While Netflix leadership cited a desire to create more transparency for creatives, advertisers are likely to take notice as well.

Netflix launched its ad-supported tier roughly a year ago and has still been working to build up a sizable base. As of November 1, it disclosed 15 million monthly active users on the plan with ads.

Asked by reporters on a call if the report was a way to give more transparency to advertisers, Sarandos responded by saying the company uses third-party measurement to validate viewing for ad payments. Still, Sappington said the information will benefit the streamer’s advertising efforts.

“Advertisers will certainly be drawn to the top of the list, but the report also reveals that older, licensed series, such as Suits and The Walking Dead, are still pulling in millions of hours of viewing,” Sappington said.

Wolk too sees benefit for attracting advertisers, in part thanks to the breadth of popularity across content types.

“I think it was a way of letting advertisers know that Netflix is more than The Crown and Squid Games, that there are loyal audiences across multiple genres and multiple countries,” he said.

To that point, on the call with reporters, Netflix’s Smith noted that on average members watch six different genres a month and the most-watched titles in the report span 12 different genres. And non-English titles accounted for 30% of viewing in the six-month period while English language titles using subtitles or dubs accounted for 45% of viewing of English language titles.

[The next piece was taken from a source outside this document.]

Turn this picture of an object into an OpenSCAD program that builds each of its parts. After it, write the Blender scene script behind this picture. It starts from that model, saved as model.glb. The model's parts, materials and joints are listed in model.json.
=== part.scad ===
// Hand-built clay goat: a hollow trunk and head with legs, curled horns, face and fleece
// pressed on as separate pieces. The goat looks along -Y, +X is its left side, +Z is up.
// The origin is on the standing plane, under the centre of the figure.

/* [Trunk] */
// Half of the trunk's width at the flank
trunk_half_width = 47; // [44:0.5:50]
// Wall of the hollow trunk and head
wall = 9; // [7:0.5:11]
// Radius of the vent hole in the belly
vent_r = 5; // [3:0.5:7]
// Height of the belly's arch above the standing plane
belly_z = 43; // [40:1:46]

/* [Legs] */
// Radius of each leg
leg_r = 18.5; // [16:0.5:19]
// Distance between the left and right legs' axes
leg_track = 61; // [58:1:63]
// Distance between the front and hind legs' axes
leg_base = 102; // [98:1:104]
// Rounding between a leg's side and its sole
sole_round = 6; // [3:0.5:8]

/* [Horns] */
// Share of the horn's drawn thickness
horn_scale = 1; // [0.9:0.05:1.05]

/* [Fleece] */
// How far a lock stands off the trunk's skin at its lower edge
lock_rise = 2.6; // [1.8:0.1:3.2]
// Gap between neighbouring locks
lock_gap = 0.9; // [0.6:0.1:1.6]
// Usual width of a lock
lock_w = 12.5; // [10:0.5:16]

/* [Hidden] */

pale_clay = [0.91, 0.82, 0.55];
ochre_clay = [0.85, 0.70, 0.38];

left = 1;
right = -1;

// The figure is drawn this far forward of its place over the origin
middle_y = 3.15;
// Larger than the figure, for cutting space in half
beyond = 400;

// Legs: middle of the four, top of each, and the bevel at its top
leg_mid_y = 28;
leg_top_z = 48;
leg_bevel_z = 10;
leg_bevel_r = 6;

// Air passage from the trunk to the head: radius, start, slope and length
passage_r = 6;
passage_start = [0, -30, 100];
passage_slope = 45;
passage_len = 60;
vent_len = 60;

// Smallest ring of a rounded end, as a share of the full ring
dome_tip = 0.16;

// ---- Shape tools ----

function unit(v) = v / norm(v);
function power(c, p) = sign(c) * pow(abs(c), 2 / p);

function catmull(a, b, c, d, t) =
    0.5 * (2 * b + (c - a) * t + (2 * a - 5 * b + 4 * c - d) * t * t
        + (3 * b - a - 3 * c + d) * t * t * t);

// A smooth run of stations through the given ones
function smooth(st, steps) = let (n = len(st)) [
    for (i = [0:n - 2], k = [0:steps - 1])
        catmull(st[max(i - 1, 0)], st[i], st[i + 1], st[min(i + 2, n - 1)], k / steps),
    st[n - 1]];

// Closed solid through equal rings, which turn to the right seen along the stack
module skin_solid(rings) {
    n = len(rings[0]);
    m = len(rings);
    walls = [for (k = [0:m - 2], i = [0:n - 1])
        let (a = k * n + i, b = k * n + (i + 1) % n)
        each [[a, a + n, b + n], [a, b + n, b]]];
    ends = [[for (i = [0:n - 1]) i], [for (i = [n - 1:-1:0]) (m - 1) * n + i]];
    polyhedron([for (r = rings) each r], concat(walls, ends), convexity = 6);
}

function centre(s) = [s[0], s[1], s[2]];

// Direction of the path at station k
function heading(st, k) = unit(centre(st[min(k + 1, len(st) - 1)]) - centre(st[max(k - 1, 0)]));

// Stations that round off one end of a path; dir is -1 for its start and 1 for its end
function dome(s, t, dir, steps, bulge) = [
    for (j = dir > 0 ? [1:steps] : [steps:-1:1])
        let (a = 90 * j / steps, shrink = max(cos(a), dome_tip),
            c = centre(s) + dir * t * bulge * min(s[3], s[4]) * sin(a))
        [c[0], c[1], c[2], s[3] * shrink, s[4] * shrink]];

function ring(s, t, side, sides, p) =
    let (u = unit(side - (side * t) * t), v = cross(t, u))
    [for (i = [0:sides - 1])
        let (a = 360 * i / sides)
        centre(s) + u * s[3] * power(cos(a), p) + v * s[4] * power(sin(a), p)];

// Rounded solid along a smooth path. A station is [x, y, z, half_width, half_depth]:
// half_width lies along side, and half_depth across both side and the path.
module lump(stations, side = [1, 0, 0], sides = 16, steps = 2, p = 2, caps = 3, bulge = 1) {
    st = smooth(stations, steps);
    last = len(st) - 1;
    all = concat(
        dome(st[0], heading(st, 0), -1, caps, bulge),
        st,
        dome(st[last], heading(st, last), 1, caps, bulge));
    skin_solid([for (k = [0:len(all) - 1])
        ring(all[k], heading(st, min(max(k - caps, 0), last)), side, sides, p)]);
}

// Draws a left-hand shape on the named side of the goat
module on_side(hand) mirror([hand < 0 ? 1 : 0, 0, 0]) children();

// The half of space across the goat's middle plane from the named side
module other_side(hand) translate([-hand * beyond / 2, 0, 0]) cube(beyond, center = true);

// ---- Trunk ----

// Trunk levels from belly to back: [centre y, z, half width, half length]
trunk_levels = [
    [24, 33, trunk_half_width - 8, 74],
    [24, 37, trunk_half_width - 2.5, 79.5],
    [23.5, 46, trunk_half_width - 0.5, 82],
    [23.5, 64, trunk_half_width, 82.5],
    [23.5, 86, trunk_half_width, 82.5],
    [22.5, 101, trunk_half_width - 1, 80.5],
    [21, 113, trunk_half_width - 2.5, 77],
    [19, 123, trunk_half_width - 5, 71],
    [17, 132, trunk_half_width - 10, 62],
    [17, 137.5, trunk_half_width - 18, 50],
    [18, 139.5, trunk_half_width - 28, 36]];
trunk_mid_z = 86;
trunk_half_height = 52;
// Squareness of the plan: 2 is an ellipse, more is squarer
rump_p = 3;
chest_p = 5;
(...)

However, Wolk considers attracting advertisers with the report as “a secondary objective,” noting “they still need to get their subscriber numbers up” on the nascent ad-supported plan.

Asked about whether Netflix presented its information in a particularly useful manner, Wolk acknowledged it’s tricky.

“If Netflix had provided some guidance on what it all meant, they would have been accused of putting their finger on the scale. But by not providing any guidance at all, it left everyone guessing at what the numbers even meant,” he commented. “It sure seems like a lot of hours, but in the scheme of things, is it?”